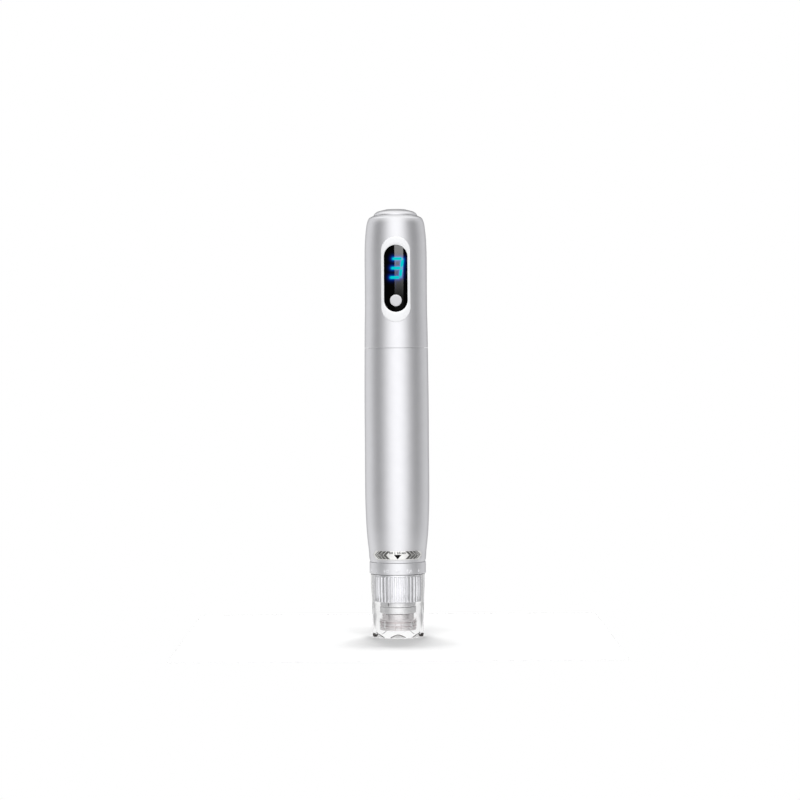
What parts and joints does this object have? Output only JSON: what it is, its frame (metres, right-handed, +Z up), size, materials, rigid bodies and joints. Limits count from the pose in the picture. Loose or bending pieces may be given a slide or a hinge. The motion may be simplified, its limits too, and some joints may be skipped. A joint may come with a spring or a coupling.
{
  "type": "microneedling pen",
  "caption": "Cordless microneedling pen with a digit display, a turning depth ring, a bayonet needle cartridge and a clear cap.",
  "frame": {"origin": "centre of the plane that the cap's feet stand on, on the pen's axis", "axes": "+Z up along the pen towards the tail, -Y out of the display, +X to the right seen from the front"},
  "size_m": [0.024, 0.024, 0.16],
  "materials": {
    "satin_silver": "satin anodised silver",
    "ring_silver": "satin anodised silver",
    "bright_aluminium": "machined",
    "white_bezel": "glossy white",
    "black_lens": "glossy black lens",
    "lit_digit": "black module with a lit cyan digit",
    "button_white": "pale satin",
    "black_plastic": "moulded",
    "natural_plastic": "moulded",
    "white_plastic": "moulded white",
    "grip_grey": "ribbed silver grey",
    "clear_plastic": "clear",
    "clear_cap": "clear, polished",
    "silicone": "translucent silicone",
    "rubber": "black rubber",
    "board": "green circuit board",
    "cell_wrap": "blue shrink wrap",
    "steel": "plain steel",
    "brass": "turned brass",
    "red_wire": "insulated wire",
    "black_wire": "insulated wire"
  },
  "bodies": {
    "handle": {"barrel": "satin_silver", "head_housing": "satin_silver", "coupler_sleeve": "bright_aluminium", "tail_cap": "satin_silver", "tail_o_ring": "rubber", "charging_socket": "black_plastic", "charge_board": "board", "display_bezel": "white_bezel", "display_window": "black_lens", "digit_display": "lit_digit", "main_board": "board", "control_chip": "black_plastic", "chassis": "natural_plastic", "board_screw_1": "steel", "board_screw_2": "steel", "board_screw_3": "steel", "board_screw_4": "steel", "tact_switch": "steel", "battery_cell": "cell_wrap", "battery_holder": "black_plastic", "motor_lead_red": "red_wire", "motor_lead_black": "black_wire", "battery_lead_red": "red_wire", "battery_lead_black": "black_wire", "nose_sleeve": "bright_aluminium", "nose_lock_ring": "steel", "rod_bush": "brass", "rod_seal": "rubber"},
    "button": {"power_button": "button_white", "switch_plunger": "black_plastic"},
    "ring": {"depth_ring": "ring_silver"},
    "carriage": {"drive_carriage": "black_plastic", "guide_pin": "steel", "drive_motor": "steel", "motor_screw_1": "steel", "motor_screw_2": "steel"},
    "cam": {"motor_shaft": "steel", "cam_drum": "brass", "drum_set_screw": "steel"},
    "rod": {"rod_yoke": "brass", "follower_pin": "steel", "push_rod": "steel", "needle_stem": "white_plastic", "needle_plate": "white_plastic"},
    "cartridge": {"cartridge_grip": "grip_grey", "cartridge_collar": "clear_plastic", "cartridge_flange": "white_plastic", "needle_head": "clear_plastic", "cartridge_membrane": "silicone"},
    "cap": {"protective_cap": "clear_cap"}
  },
  "joints": [
    {"name": "button_press", "type": "slide", "parent": "handle", "child": "button", "axis": [0, 1, 0], "range_m": [0, 0.0004], "stiffness_N_per_m": 3000},
    {"name": "ring_turn", "type": "hinge", "parent": "handle", "child": "ring", "pos_m": [0, 0, 0.026], "axis": [0, 0, 1], "range_deg": [-48, 192]},
    {"name": "carriage_slide", "type": "slide", "parent": "handle", "child": "carriage", "axis": [0, 0, -1], "range_m": [-0.0005, 0.002], "deforming": ["motor_lead_red", "motor_lead_black"]},
    {"name": "cam_turn", "type": "hinge", "parent": "carriage", "child": "cam", "pos_m": [0, 0, 0.04], "axis": [0, 0, 1], "range_deg": [0, 180]},
    {"name": "rod_stroke", "type": "slide", "parent": "carriage", "child": "rod", "axis": [0, 0, -1], "range_m": [0, 0.0025]},
    {"name": "cartridge_twist", "type": "hinge", "parent": "handle", "child": "cartridge", "pos_m": [0, 0, 0.018], "axis": [0, 0, 1], "range_deg": [0, 45]},
    {"name": "cap_pull", "type": "slide", "parent": "cartridge", "child": "cap", "axis": [0, 0, -1], "range_m": [0, 0.03]}
  ],
  "couplings": [
    {"joint": "ring_turn", "follows": "carriage_slide", "rad_per_m": 1675.5},
    {"joint": "cam_turn", "follows": "rod_stroke", "rad_per_m": 1256.6}
  ]
}
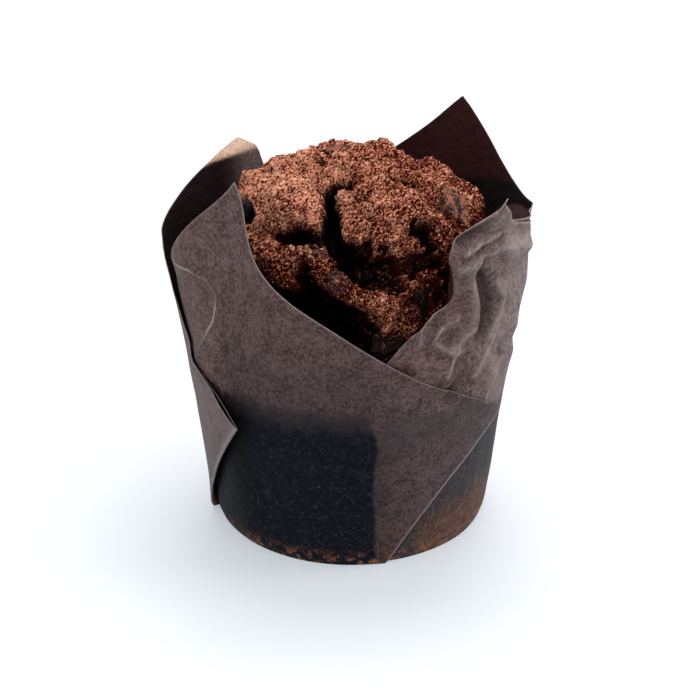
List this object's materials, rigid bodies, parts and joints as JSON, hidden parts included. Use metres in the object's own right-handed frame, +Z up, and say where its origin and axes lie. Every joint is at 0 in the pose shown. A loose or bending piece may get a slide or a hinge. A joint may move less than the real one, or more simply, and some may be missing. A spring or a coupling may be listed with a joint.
{
  "type": "chocolate muffin in paper case",
  "caption": "Chocolate muffin with a cracked cocoa-dusted crown and dark chocolate chunks, in a folded brown tulip paper case.",
  "frame": {"origin": "centre of the case's flat underside, on the surface it stands on", "axes": "+Z up, -Y towards the front, where the low edge of the front petal shows the crown"},
  "size_m": [0.0668, 0.0649, 0.0715],
  "materials": {
    "paper": "matt brown greaseproof baking paper",
    "cake": "rough cocoa-dusted sponge crust; matte plastic stands in for cake",
    "chocolate": "dark chocolate, partly bloomed and dusted; gloss plastic stands in for chocolate"
  },
  "bodies": {
    "root": {"tulip_case": "paper", "muffin": "cake", "chocolate_chunk_1": "chocolate", "chocolate_chunk_2": "chocolate", "chocolate_chunk_3": "chocolate", "chocolate_chunk_4": "chocolate", "chocolate_chunk_5": "chocolate", "chocolate_chunk_6": "chocolate"}
  },
  "joints": []
}
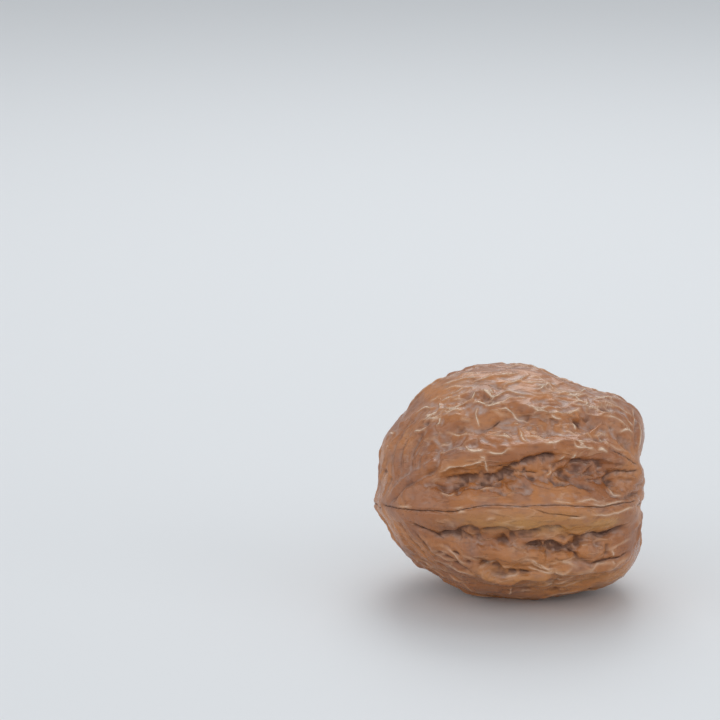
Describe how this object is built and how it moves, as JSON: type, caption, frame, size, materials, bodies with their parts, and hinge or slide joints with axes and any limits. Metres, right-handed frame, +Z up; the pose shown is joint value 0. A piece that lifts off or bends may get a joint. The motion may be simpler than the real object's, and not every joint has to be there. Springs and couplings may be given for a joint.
{
  "type": "walnut",
  "caption": "Whole walnut in its wrinkled brown shell, with a raised seam band, a pointed tip and pitted cheeks, lying on its side on a small flat spot.",
  "frame": {"origin": "middle of the bounding box, at the level of the flat spot that the nut rests on", "axes": "+X along the nut from its pointed tip to its stem end, +Z up, +Y away from the seam edge that stands a little higher"},
  "size_m": [0.042, 0.038, 0.0355],
  "materials": {
    "nutshell": "dry woody nutshell, warm reddish brown with paler ridge lines and darker pits, low satin sheen"
  },
  "bodies": {
    "root": {"walnut": "nutshell"}
  },
  "joints": []
}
────────────────
- **Instructions for the task**: Print all of the data exactly as it was given.

- **Result**:
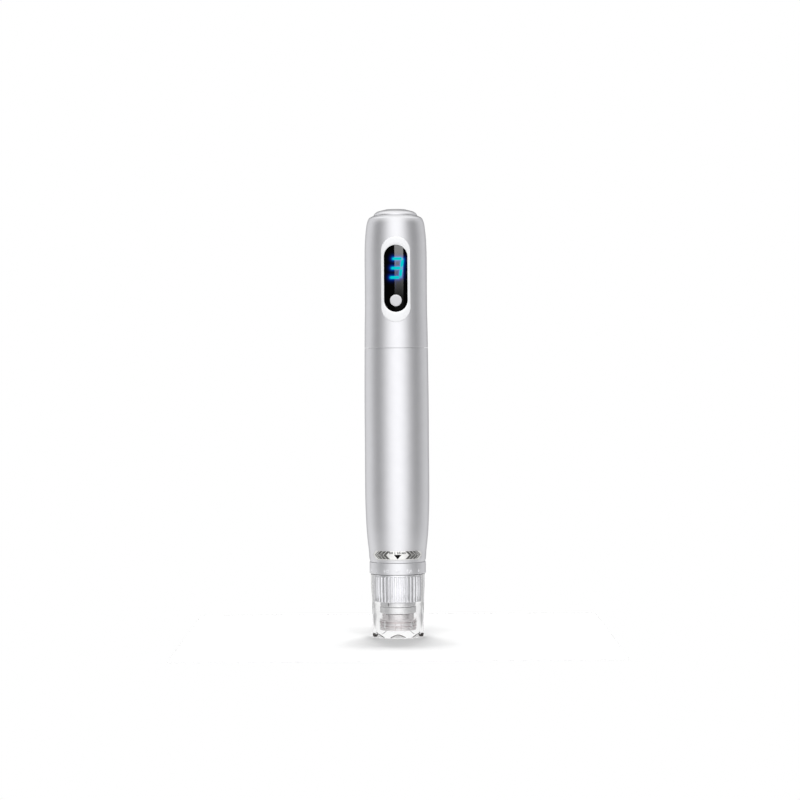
What parts and joints does this object have? Output only JSON: what it is, its frame (metres, right-handed, +Z up), size, materials, rigid bodies and joints. Limits count from the pose in the picture. Loose or bending pieces may be given a slide or a hinge. The motion may be simplified, its limits too, and some joints may be skipped. A joint may come with a spring or a coupling.
{
  "type": "microneedling pen",
  "caption": "Cordless microneedling pen with a digit display, a turning depth ring, a bayonet needle cartridge and a clear cap.",
  "frame": {"origin": "centre of the plane that the cap's feet stand on, on the pen's axis", "axes": "+Z up along the pen towards the tail, -Y out of the display, +X to the right seen from the front"},
  "size_m": [0.024, 0.024, 0.16],
  "materials": {
    "satin_silver": "satin anodised silver",
    "ring_silver": "satin anodised silver",
    "bright_aluminium": "machined",
    "white_bezel": "glossy white",
    "black_lens": "glossy black lens",
    "lit_digit": "black module with a lit cyan digit",
    "button_white": "pale satin",
    "black_plastic": "moulded",
    "natural_plastic": "moulded",
    "white_plastic": "moulded white",
    "grip_grey": "ribbed silver grey",
    "clear_plastic": "clear",
    "clear_cap": "clear, polished",
    "silicone": "translucent silicone",
    "rubber": "black rubber",
    "board": "green circuit board",
    "cell_wrap": "blue shrink wrap",
    "steel": "plain steel",
    "brass": "turned brass",
    "red_wire": "insulated wire",
    "black_wire": "insulated wire"
  },
  "bodies": {
    "handle": {"barrel": "satin_silver", "head_housing": "satin_silver", "coupler_sleeve": "bright_aluminium", "tail_cap": "satin_silver", "tail_o_ring": "rubber", "charging_socket": "black_plastic", "charge_board": "board", "display_bezel": "white_bezel", "display_window": "black_lens", "digit_display": "lit_digit", "main_board": "board", "control_chip": "black_plastic", "chassis": "natural_plastic", "board_screw_1": "steel", "board_screw_2": "steel", "board_screw_3": "steel", "board_screw_4": "steel", "tact_switch": "steel", "battery_cell": "cell_wrap", "battery_holder": "black_plastic", "motor_lead_red": "red_wire", "motor_lead_black": "black_wire", "battery_lead_red": "red_wire", "battery_lead_black": "black_wire", "nose_sleeve": "bright_aluminium", "nose_lock_ring": "steel", "rod_bush": "brass", "rod_seal": "rubber"},
    "button": {"power_button": "button_white", "switch_plunger": "black_plastic"},
    "ring": {"depth_ring": "ring_silver"},
    "carriage": {"drive_carriage": "black_plastic", "guide_pin": "steel", "drive_motor": "steel", "motor_screw_1": "steel", "motor_screw_2": "steel"},
    "cam": {"motor_shaft": "steel", "cam_drum": "brass", "drum_set_screw": "steel"},
    "rod": {"rod_yoke": "brass", "follower_pin": "steel", "push_rod": "steel", "needle_stem": "white_plastic", "needle_plate": "white_plastic"},
    "cartridge": {"cartridge_grip": "grip_grey", "cartridge_collar": "clear_plastic", "cartridge_flange": "white_plastic", "needle_head": "clear_plastic", "cartridge_membrane": "silicone"},
    "cap": {"protective_cap": "clear_cap"}
  },
  "joints": [
    {"name": "button_press", "type": "slide", "parent": "handle", "child": "button", "axis": [0, 1, 0], "range_m": [0, 0.0004], "stiffness_N_per_m": 3000},
    {"name": "ring_turn", "type": "hinge", "parent": "handle", "child": "ring", "pos_m": [0, 0, 0.026], "axis": [0, 0, 1], "range_deg": [-48, 192]},
    {"name": "carriage_slide", "type": "slide", "parent": "handle", "child": "carriage", "axis": [0, 0, -1], "range_m": [-0.0005, 0.002], "deforming": ["motor_lead_red", "motor_lead_black"]},
    {"name": "cam_turn", "type": "hinge", "parent": "carriage", "child": "cam", "pos_m": [0, 0, 0.04], "axis": [0, 0, 1], "range_deg": [0, 180]},
    {"name": "rod_stroke", "type": "slide", "parent": "carriage", "child": "rod", "axis": [0, 0, -1], "range_m": [0, 0.0025]},
    {"name": "cartridge_twist", "type": "hinge", "parent": "handle", "child": "cartridge", "pos_m": [0, 0, 0.018], "axis": [0, 0, 1], "range_deg": [0, 45]},
    {"name": "cap_pull", "type": "slide", "parent": "cartridge", "child": "cap", "axis": [0, 0, -1], "range_m": [0, 0.03]}
  ],
  "couplings": [
    {"joint": "ring_turn", "follows": "carriage_slide", "rad_per_m": 1675.5},
    {"joint": "cam_turn", "follows": "rod_stroke", "rad_per_m": 1256.6}
  ]
}
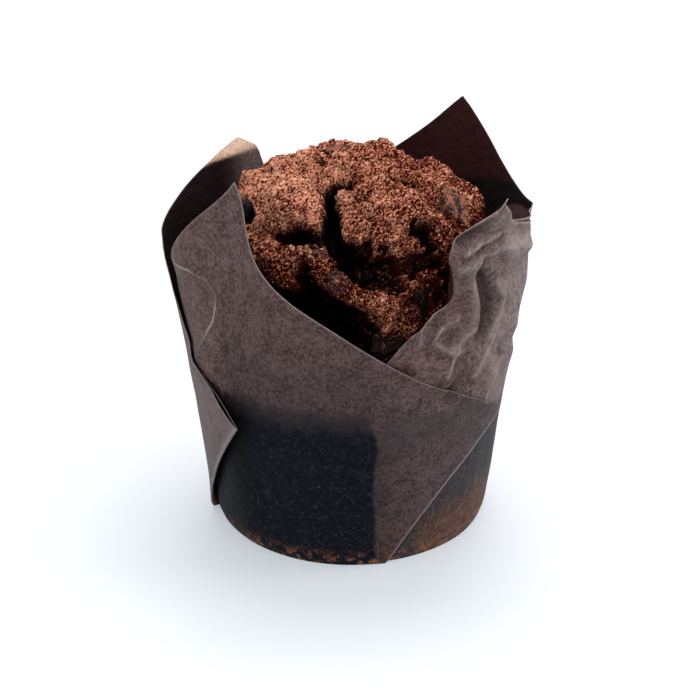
List this object's materials, rigid bodies, parts and joints as JSON, hidden parts included. Use metres in the object's own right-handed frame, +Z up, and say where its origin and axes lie. Every joint is at 0 in the pose shown. A loose or bending piece may get a slide or a hinge. A joint may move less than the real one, or more simply, and some may be missing. A spring or a coupling may be listed with a joint.
{
  "type": "chocolate muffin in paper case",
  "caption": "Chocolate muffin with a cracked cocoa-dusted crown and dark chocolate chunks, in a folded brown tulip paper case.",
  "frame": {"origin": "centre of the case's flat underside, on the surface it stands on", "axes": "+Z up, -Y towards the front, where the low edge of the front petal shows the crown"},
  "size_m": [0.0668, 0.0649, 0.0715],
  "materials": {
    "paper": "matt brown greaseproof baking paper",
    "cake": "rough cocoa-dusted sponge crust; matte plastic stands in for cake",
    "chocolate": "dark chocolate, partly bloomed and dusted; gloss plastic stands in for chocolate"
  },
  "bodies": {
    "root": {"tulip_case": "paper", "muffin": "cake", "chocolate_chunk_1": "chocolate", "chocolate_chunk_2": "chocolate", "chocolate_chunk_3": "chocolate", "chocolate_chunk_4": "chocolate", "chocolate_chunk_5": "chocolate", "chocolate_chunk_6": "chocolate"}
  },
  "joints": []
}
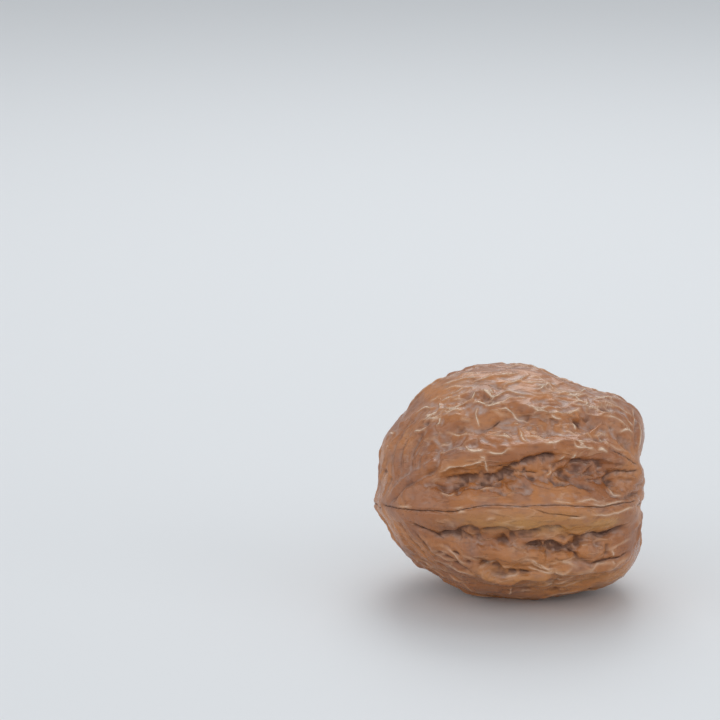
Describe how this object is built and how it moves, as JSON: type, caption, frame, size, materials, bodies with their parts, and hinge or slide joints with axes and any limits. Metres, right-handed frame, +Z up; the pose shown is joint value 0. A piece that lifts off or bends may get a joint. The motion may be simpler than the real object's, and not every joint has to be there. Springs and couplings may be given for a joint.
{
  "type": "walnut",
  "caption": "Whole walnut in its wrinkled brown shell, with a raised seam band, a pointed tip and pitted cheeks, lying on its side on a small flat spot.",
  "frame": {"origin": "middle of the bounding box, at the level of the flat spot that the nut rests on", "axes": "+X along the nut from its pointed tip to its stem end, +Z up, +Y away from the seam edge that stands a little higher"},
  "size_m": [0.042, 0.038, 0.0355],
  "materials": {
    "nutshell": "dry woody nutshell, warm reddish brown with paler ridge lines and darker pits, low satin sheen"
  },
  "bodies": {
    "root": {"walnut": "nutshell"}
  },
  "joints": []
}